Theorem 3. Let $X_1, X_2,\cdots, X_n$ be jointly continuously distributed with marginal distribution functions $F_k, k=1, 2, \cdots,n$, and let $t := t(n, s)$ be the solution of (6). Then

$E(N[n, s])\le \left( \sum_{k=1}^n F_k(t(n, s))\right)-\frac{s-E(S_{A[n,s]})}{t(n,s)}$. (7)

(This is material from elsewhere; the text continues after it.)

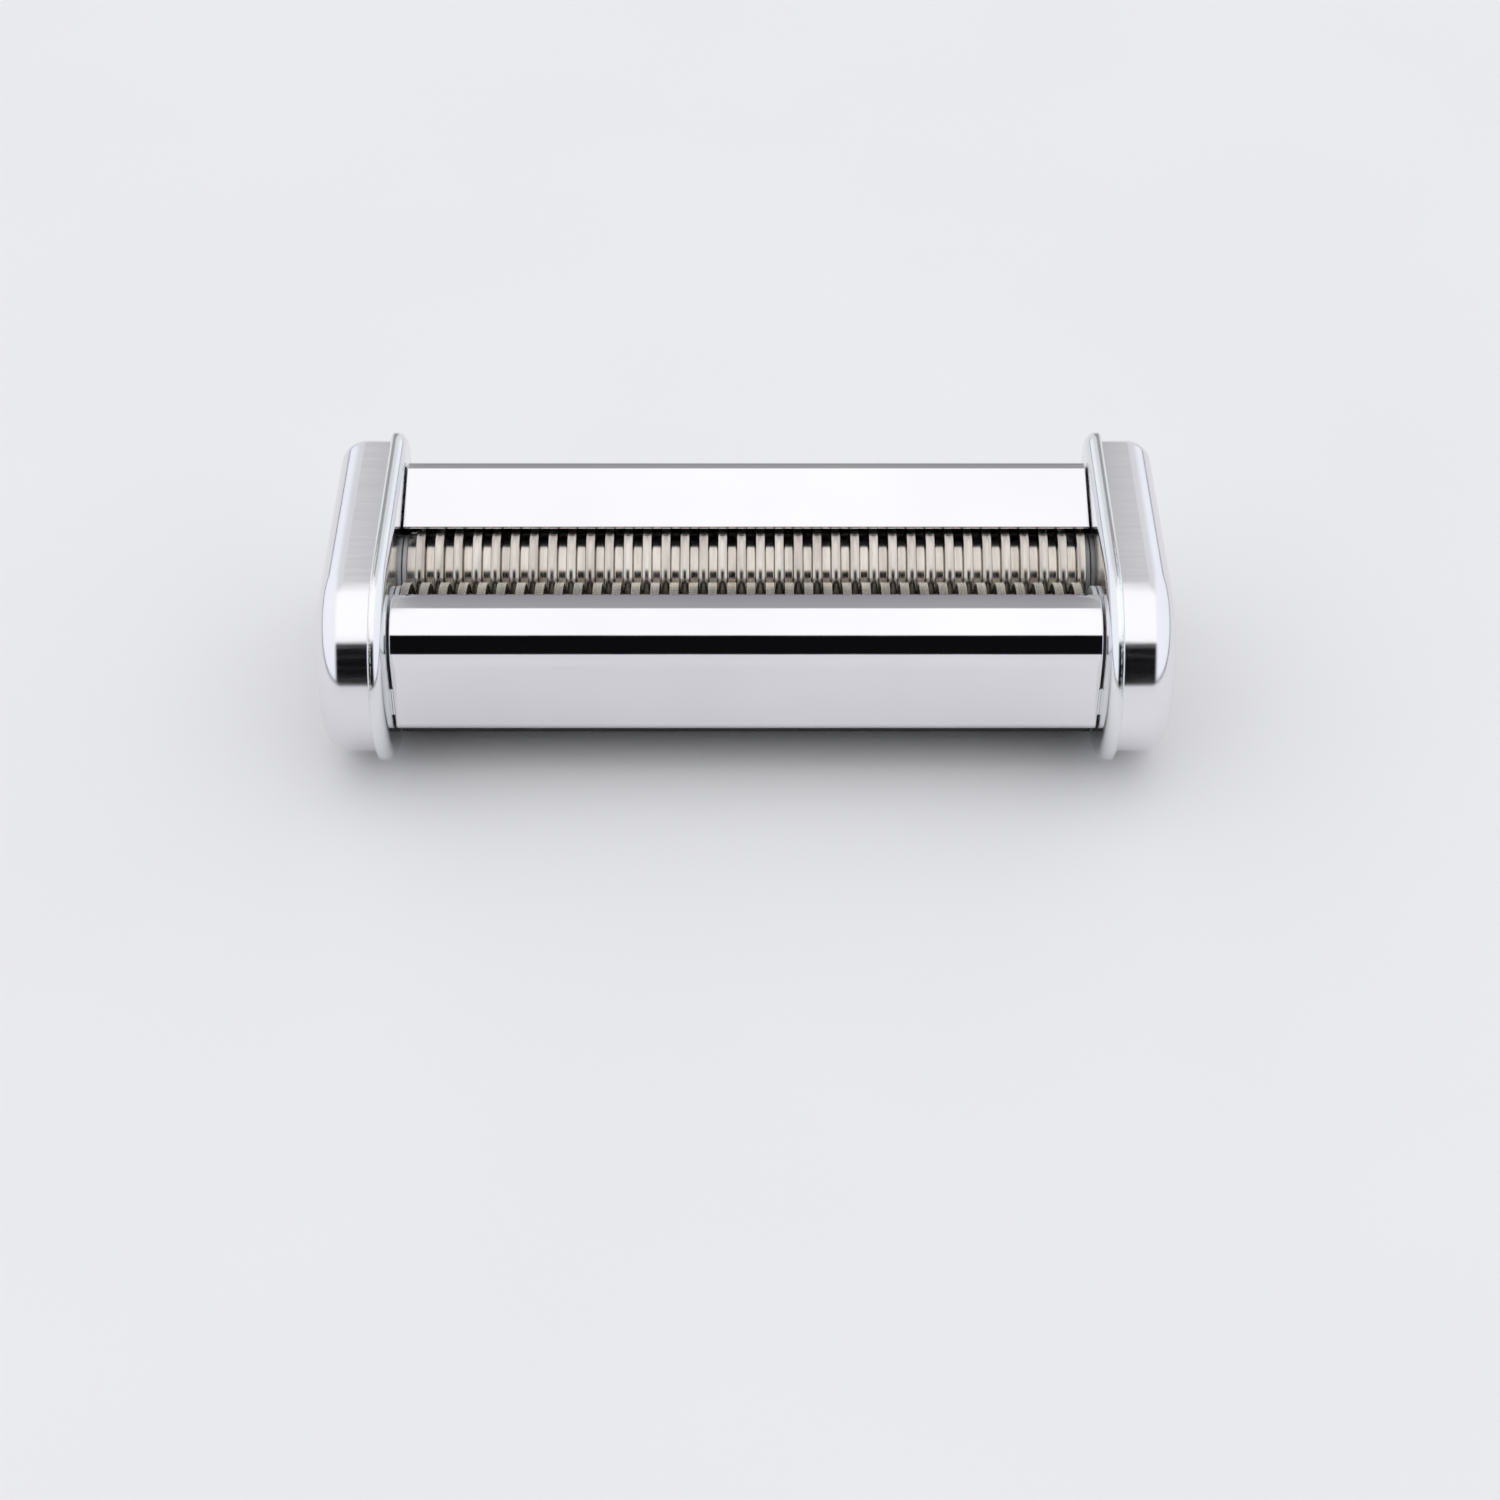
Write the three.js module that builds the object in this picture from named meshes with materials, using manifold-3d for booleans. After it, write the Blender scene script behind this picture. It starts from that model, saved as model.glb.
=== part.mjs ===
// Pasta cutter head: two grooved rollers that mesh between two pressed side plates.
// Units are millimetres. +X is to the right, -Y is the front, +Z is up.
// The origin is at the middle of the footprint, on the surface the head stands on.
import * as THREE from "three";
import { mergeVertices } from "three/addons/utils/BufferGeometryUtils.js";
import Module from "manifold-3d";

// ---- Driving dimensions ----

// Cutter rollers.
const ridgeCount = 36; // ridges on each roller
const ridgePitch = 4; // from one ridge to the next
const ridgeSideGap = 0.1; // between a ridge and the wall of the groove it runs in
const ridgeHeight = 2.4; // from the groove's floor to the ridge's top
const ridgeTipGap = 0.25; // between a ridge's top and the other roller's groove floor
const gearTeeth = 17; // an odd count, so two equal gears mesh in the same position
const gearModule = 1.25; // pitch diameter over tooth count
const gearAddendum = 0.92; // over the module
const gearDedendum = 1.25; // over the module
const journalRadius = 5;
const driveJournalRadius = 6.5; // the end that takes the crank
const gearSeatRadius = 4;
const crankSocketFlats = 7.6; // across the flats of the hexagonal socket
const crankSocketDepth = 13;
const crankEndInset = 1; // of the crank socket's end from the end cap's face

// Side plates and end caps.
const frontRimMargin = 10.5; // from the front cover's face to the rim's nose
const rearRimMargin = 6.875; // from the rear cover's back to the rim's rear edge
const rimRollerMargin = 11.3; // from the rollers' ridges to the rim's top and bottom
const rollerAxisRise = 0.5; // of the rollers' axes above the side plates' middle
const rearCornerRadius = 7.8;
const plateSheet = 1.5;
const panDepth = 3.2; // from the plate's inner face to its rim's edge
const panRounding = 2.6;
const capInset = 1.9; // from the rim's outline to the cap's
const capProud = 11.1; // how far the cap's face stands out of the rim
const capSheet = 1.2;
const capFillet = 5.4;
const crankHoleRadius = 8;

// Covers.
const coverSheet = 0.8;
const frontCoverGap = 3.375; // between the front roller's ridges and the front cover
const frontCrownRadius = 9.5;
const frontCrownRise = 3; // of the crown's top above the front roller's
const frontLipSlope = 20; // degrees down towards the slot
const frontLipLength = 0.7;
const frontCoverDrop = 12.5; // of the front cover's lower edge below the rollers' axes
const frontFlangeDepth = 4.2;
const rearCoverGap = 7; // between the rear roller's ridges and the rear cover's back
const rearSlotEdgeRise = 1.3; // of the slot's rear edge above the rear roller's top, right over its axis
const rearTopSlope = 16.7; // degrees up towards the back
const rearTopBend = 4;
const rearCoverDrop = 15.5; // of the rear cover's lower edge below the rollers' axes
const rearFlangeDepth = 8;
const bottomBend = 2.5;
const tabWidth = 7;
const frontTabDrop = 4; // of the front tabs below the rollers' axes

// Rods, nuts, bushes, washers, clips and rivets.
const tieRodRadius = 3;
const tieRodRearGap = 1.2; // between the tie rods and the rear cover's back
const tieRodRise = 0.8; // of a tie rod's side over the cover's slot edge or lower flange
const studRadius = 2;
const combRodRadius = 1.5;
const nutFlats = 7;
const combNutFlats = 5.5;
const nutThickness = 3.2;
const studPastNut = 1;
const bushWall = 2;
const bushFlangeSpacing = 2.25; // between the flanges of neighbouring bushes
const bushFlangeThickness = 1.2;
const washerThickness = 1;
const frontWasherInset = 0.7; // of the front washer's edge from the ridges' tops
const washerSpacing = 1.65; // between neighbouring washers
const clipThickness = 0.7;
const clipReach = 1.6; // how far a clip stands out of its shaft
const clipGrooveDepth = 0.8;
const shaftPastClip = 1.2;
const gearWidth = 5.5;
const gearFlat = 3; // from the shaft's axis to the flat that drives the gear
const rivetRadius = 1.5;
const rivetHeadRadius = 2.6;
const rivetHeadThickness = 0.9;

// Combs.
const combBarSize = 7;
const combRodOffset = 4.5; // of the comb's rod outwards from its roller's axis
const combRollerGap = 0.8; // between the comb's bar and its roller's lowest point
const combFingerWidth = 1.5;
const combFingerTipAngle = -25; // seen from the roller's axis, 0 points at the other roller
const combFingerRootAngle = -100;
const combTipThickness = 0.8;
const combFingerDepth = 3; // at the middle of the finger

// Mounting rails.
const railOffset = 62; // from the middle of the head to a rail's middle
const railWidth = 13;
const railDepth = 4.6;
const railSheet = 1.2;
const railLip = 3;
const railHeight = 22;
const rivetInset = 5; // from a rail's end to its rivet

// Clearances.
const seatGap = 0.3; // between pieces that rest on or in each other
const coverEndGap = 0.4; // between a cover's end and the side plate
const boreGap = 0.15; // around rods and bushes in their holes
const runningGap = 0.05; // around a turning journal
const endGap = 0.1; // beside a thrust washer
const gearBacklash = 0.12;

// Facets.
const noseSteps = 14;
const cornerSteps = 4;
const filletSteps = 3;
const bendSteps = 6;
const rollerFacets = 12;
const boreFacets = 16;
const flankSteps = 2;
const fingerSteps = 3;
const rivetFacets = 8;

// ---- Sizes worked out from the driving dimensions ----

const axisSpacing = gearTeeth * gearModule;
const ridgeWidth = ridgePitch / 2 - ridgeSideGap;
const ridgeRadius = (axisSpacing - ridgeTipGap + ridgeHeight) / 2;
const grooveRadius = ridgeRadius - ridgeHeight;
const headHeight = 2 * (ridgeRadius + rimRollerMargin);
const rollerAxisHeight = headHeight / 2 + rollerAxisRise;
const frontAxisY = -axisSpacing / 2;
const rearAxisY = axisSpacing / 2;
const rollerTop = rollerAxisHeight + ridgeRadius;
const frontBottomHeight = rollerAxisHeight - frontCoverDrop;
const rearBottomHeight = rollerAxisHeight - rearCoverDrop;
const frontWasherRadius = ridgeRadius - frontWasherInset;
const rearWasherRadius = axisSpacing - frontWasherRadius - washerSpacing;
const railBottom = (headHeight - railHeight) / 2;
const railTop = railBottom + railHeight;
const rollerHalf = (ridgeCount * ridgePitch) / 2;
const innerFace = rollerHalf + washerThickness + 2 * endGap; // the plate's face that the rollers run against
const panFloor = innerFace + plateSheet;
const rimEdge = innerFace + panDepth;
const capFace = rimEdge + capProud;
const capMouth = panFloor + (panRounding - plateSheet) / 2 + seatGap;
const flangeStart = panFloor + seatGap;
const flangeEnd = flangeStart + bushFlangeThickness;
const gearStart = flangeEnd + seatGap;
const gearEnd = gearStart + gearWidth;
const gearClipStart = gearEnd + seatGap / 2;
const shaftEnd = gearClipStart + clipThickness + shaftPastClip;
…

The improvement in (7) compared with (5) therefore consists of

$\frac{s-E(S_{A[n,s]})}{t(n,s)}$.

The expected residual in the numerator is typically difficult to compute or estimate, but there exist nice exceptions. For example, if all $X_k$ are independent exponential random variables, then the memoryless property implies (if s is exceeded) the distributional symmetry of the residual and the overshoot over $s$. For fixed $s$ one can then show that :$\frac{s-E(S_{A[n,s]})}{t(n,s)} \to 1/2 {\rm~as~} n \to \infty$. This improvement fluctuates around $1/2$, and the convergence to $1/2$, (simulations) seems quick.

== Source ==
The first version of the BRS-inequality (Theorem 1) was proved in Lemma 4.1 of F. Thomas Bruss and James B.
Robertson (1991). This paper proves moreover that the upper bound is asymptotically tight if the random variables are independent of each other. The generalisation to arbitrary continuous distributions (Theorem 2) is due to J. Michael Steele (2016).
Theorem 3 and other refinements of the BRS-inequality are more recent and proved in Bruss (2021).

== Applications ==
The BRS-inequality is a versatile tool since it applies to many types of problems, and since the computation of the BRS-equation is often not very involved. Also, and in particular, one notes that the maximum number $N[n, s]$ always dominates the maximum number of selections under any additional constraint, such as e.g. for online selections without recall. Examples studied in Steele (2016) and Bruss (2021) touch many applications, including comparisons between i.i.d. sequences and non-i.i.d. sequences, problems of condensing point processes, “awkward” processes, selection algorithms, knapsack problems, Borel-Cantelli-type problems, the Bruss-Duerinckx theorem, and online Tiling strategies.